DATA SHOWN:
--
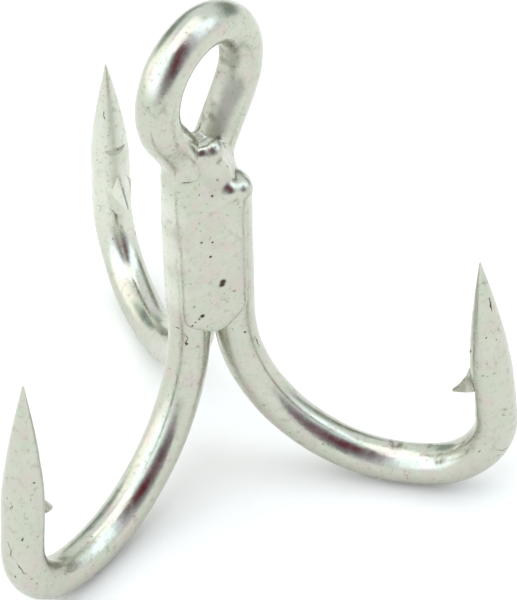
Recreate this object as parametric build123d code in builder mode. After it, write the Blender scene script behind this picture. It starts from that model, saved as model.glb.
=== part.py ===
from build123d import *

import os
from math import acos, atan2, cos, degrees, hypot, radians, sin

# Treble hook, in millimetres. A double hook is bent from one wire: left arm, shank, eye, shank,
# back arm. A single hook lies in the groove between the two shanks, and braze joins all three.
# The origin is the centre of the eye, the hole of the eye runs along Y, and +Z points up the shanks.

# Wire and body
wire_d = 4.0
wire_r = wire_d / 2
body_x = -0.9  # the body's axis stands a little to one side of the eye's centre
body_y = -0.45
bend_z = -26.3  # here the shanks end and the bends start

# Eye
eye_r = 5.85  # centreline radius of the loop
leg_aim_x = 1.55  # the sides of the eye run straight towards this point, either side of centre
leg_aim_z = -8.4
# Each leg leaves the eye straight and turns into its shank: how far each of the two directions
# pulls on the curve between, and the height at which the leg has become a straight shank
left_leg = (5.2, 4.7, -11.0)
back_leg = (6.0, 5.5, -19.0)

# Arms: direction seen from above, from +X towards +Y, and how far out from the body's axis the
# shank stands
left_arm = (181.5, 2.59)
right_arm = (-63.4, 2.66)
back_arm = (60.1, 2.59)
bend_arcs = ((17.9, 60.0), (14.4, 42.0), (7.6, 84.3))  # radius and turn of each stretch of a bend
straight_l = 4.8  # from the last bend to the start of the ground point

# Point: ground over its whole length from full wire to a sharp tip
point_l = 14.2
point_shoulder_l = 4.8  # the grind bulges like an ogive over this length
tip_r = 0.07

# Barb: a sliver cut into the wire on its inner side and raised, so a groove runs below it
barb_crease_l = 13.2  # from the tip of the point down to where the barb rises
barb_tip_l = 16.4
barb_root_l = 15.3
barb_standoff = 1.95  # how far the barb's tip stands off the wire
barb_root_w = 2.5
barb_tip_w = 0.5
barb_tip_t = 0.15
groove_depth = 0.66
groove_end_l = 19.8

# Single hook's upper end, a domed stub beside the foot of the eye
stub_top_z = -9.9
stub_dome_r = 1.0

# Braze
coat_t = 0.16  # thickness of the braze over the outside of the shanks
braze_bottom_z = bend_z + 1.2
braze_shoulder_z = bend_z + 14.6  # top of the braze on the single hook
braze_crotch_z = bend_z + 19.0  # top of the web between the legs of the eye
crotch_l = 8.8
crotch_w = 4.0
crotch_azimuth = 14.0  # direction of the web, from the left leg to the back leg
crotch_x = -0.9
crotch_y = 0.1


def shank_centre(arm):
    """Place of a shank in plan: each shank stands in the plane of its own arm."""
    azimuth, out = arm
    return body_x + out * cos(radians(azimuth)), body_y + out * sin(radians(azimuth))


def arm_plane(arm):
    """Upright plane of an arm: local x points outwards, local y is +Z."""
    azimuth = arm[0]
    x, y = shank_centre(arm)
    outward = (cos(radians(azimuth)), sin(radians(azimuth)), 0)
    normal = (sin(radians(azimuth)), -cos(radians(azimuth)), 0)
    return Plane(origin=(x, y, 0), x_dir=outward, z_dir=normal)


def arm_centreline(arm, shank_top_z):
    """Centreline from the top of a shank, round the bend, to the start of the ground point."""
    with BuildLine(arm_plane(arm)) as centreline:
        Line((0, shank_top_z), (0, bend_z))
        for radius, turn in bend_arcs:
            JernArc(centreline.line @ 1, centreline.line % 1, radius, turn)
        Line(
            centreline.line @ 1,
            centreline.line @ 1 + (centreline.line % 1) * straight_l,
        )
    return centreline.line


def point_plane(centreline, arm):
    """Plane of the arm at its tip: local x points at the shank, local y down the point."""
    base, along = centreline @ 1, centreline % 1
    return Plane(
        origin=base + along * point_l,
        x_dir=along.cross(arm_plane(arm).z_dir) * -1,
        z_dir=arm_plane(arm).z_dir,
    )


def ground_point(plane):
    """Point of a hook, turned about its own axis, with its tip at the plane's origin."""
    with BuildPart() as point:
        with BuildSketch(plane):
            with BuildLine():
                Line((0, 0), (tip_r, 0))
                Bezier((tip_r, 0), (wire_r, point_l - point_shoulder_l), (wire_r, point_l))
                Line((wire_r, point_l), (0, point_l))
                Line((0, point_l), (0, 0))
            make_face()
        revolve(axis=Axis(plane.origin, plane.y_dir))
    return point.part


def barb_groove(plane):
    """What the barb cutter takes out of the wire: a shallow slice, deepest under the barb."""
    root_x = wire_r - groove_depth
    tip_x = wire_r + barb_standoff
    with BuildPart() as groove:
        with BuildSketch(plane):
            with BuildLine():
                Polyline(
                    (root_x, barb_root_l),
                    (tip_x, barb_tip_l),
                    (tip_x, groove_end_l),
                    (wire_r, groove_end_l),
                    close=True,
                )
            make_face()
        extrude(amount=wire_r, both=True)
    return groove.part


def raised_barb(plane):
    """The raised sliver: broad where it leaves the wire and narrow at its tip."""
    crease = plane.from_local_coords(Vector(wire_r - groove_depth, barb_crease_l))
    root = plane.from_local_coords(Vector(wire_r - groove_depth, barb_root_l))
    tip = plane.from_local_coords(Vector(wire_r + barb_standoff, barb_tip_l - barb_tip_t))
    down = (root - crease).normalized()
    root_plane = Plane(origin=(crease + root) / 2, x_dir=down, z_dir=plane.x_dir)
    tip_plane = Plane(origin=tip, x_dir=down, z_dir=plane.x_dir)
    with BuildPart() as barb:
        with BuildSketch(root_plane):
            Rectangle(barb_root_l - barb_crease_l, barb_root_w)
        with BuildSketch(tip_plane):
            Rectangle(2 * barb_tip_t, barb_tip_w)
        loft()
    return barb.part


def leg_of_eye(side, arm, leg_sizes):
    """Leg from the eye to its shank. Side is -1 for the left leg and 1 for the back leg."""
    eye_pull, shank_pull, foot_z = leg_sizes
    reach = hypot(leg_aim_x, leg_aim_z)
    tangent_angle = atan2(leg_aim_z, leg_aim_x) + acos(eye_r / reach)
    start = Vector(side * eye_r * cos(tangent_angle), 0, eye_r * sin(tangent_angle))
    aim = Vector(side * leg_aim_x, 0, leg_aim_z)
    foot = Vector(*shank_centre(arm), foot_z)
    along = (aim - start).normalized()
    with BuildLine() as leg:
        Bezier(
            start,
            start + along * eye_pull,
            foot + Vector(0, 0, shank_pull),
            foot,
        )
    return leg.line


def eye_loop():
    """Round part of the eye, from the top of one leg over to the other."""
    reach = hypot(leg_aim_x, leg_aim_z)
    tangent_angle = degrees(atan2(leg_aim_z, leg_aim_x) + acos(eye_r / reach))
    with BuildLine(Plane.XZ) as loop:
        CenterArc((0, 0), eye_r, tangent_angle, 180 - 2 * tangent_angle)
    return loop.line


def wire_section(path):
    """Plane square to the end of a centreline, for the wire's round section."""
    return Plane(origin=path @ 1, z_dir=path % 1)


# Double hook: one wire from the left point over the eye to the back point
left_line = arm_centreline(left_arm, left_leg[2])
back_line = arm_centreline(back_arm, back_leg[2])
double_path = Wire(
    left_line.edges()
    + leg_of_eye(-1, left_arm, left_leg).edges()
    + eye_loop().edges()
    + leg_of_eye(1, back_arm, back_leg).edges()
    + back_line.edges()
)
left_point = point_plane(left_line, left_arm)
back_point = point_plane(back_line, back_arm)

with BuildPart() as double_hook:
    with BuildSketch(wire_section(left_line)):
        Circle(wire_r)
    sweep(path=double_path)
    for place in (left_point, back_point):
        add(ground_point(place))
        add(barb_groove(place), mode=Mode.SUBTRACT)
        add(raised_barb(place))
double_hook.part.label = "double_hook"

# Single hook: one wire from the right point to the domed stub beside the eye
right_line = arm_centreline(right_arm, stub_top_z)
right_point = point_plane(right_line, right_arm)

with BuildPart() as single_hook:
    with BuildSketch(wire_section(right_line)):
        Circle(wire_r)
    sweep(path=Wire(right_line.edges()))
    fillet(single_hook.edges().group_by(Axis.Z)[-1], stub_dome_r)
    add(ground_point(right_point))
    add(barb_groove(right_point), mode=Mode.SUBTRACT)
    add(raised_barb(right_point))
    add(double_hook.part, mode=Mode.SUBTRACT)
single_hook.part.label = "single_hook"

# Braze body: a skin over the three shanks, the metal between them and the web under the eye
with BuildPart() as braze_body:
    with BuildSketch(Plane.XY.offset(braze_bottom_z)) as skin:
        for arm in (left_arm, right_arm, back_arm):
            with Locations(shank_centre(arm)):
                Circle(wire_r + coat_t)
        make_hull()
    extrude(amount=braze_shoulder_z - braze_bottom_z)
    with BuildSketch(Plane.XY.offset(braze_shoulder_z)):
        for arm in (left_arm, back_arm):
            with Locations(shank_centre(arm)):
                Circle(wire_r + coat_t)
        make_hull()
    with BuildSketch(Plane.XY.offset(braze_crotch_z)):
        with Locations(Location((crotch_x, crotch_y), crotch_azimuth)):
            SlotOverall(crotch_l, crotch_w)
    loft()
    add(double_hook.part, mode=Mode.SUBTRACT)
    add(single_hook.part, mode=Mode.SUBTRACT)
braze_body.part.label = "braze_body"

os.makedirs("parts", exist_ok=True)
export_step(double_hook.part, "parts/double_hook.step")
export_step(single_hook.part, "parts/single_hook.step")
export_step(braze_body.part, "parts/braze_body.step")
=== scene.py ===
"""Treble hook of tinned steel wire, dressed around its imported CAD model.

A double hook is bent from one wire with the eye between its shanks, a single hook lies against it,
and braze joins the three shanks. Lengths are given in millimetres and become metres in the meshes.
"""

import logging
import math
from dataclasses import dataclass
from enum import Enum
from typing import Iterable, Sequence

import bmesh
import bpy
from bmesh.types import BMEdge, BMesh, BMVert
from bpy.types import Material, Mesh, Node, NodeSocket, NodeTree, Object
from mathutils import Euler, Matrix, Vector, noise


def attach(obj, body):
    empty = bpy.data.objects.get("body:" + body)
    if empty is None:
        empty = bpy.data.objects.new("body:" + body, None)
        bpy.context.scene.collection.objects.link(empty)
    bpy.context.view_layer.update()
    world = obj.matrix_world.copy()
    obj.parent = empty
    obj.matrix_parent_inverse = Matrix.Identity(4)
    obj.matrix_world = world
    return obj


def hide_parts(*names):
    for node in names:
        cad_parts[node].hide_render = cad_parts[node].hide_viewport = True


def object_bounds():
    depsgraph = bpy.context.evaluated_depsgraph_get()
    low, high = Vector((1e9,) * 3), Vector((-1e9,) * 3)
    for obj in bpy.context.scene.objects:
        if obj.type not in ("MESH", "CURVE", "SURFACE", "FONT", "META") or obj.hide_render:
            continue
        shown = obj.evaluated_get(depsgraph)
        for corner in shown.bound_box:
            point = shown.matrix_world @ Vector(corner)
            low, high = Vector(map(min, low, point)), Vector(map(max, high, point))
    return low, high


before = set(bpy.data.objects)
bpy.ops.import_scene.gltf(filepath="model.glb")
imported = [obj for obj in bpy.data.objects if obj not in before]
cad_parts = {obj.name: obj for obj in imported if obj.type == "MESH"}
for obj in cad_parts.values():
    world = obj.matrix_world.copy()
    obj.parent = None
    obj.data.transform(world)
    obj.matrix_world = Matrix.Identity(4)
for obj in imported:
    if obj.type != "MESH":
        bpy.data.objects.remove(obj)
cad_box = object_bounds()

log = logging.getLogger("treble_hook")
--
SET EXERCISE: What you return should be the lines from the start of the data through the line with "back_leg = (6.0, 5.5, -19.0)", quoted exactly and nothing more.

EXERCISE SOLUTION:
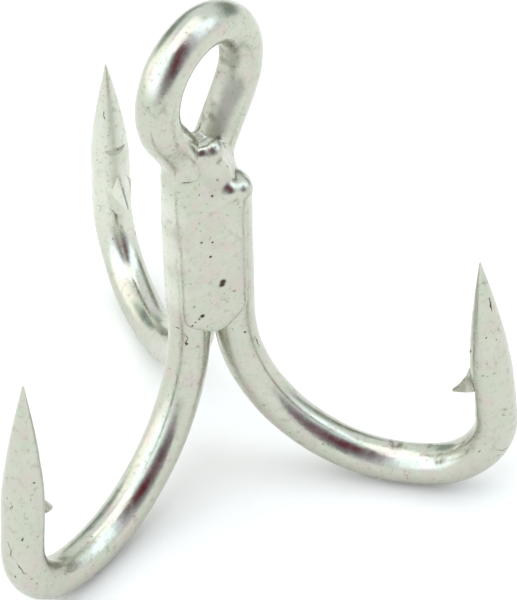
Recreate this object as parametric build123d code in builder mode. After it, write the Blender scene script behind this picture. It starts from that model, saved as model.glb.
=== part.py ===
from build123d import *

import os
from math import acos, atan2, cos, degrees, hypot, radians, sin

# Treble hook, in millimetres. A double hook is bent from one wire: left arm, shank, eye, shank,
# back arm. A single hook lies in the groove between the two shanks, and braze joins all three.
# The origin is the centre of the eye, the hole of the eye runs along Y, and +Z points up the shanks.

# Wire and body
wire_d = 4.0
wire_r = wire_d / 2
body_x = -0.9  # the body's axis stands a little to one side of the eye's centre
body_y = -0.45
bend_z = -26.3  # here the shanks end and the bends start

# Eye
eye_r = 5.85  # centreline radius of the loop
leg_aim_x = 1.55  # the sides of the eye run straight towards this point, either side of centre
leg_aim_z = -8.4
# Each leg leaves the eye straight and turns into its shank: how far each of the two directions
# pulls on the curve between, and the height at which the leg has become a straight shank
left_leg = (5.2, 4.7, -11.0)
back_leg = (6.0, 5.5, -19.0)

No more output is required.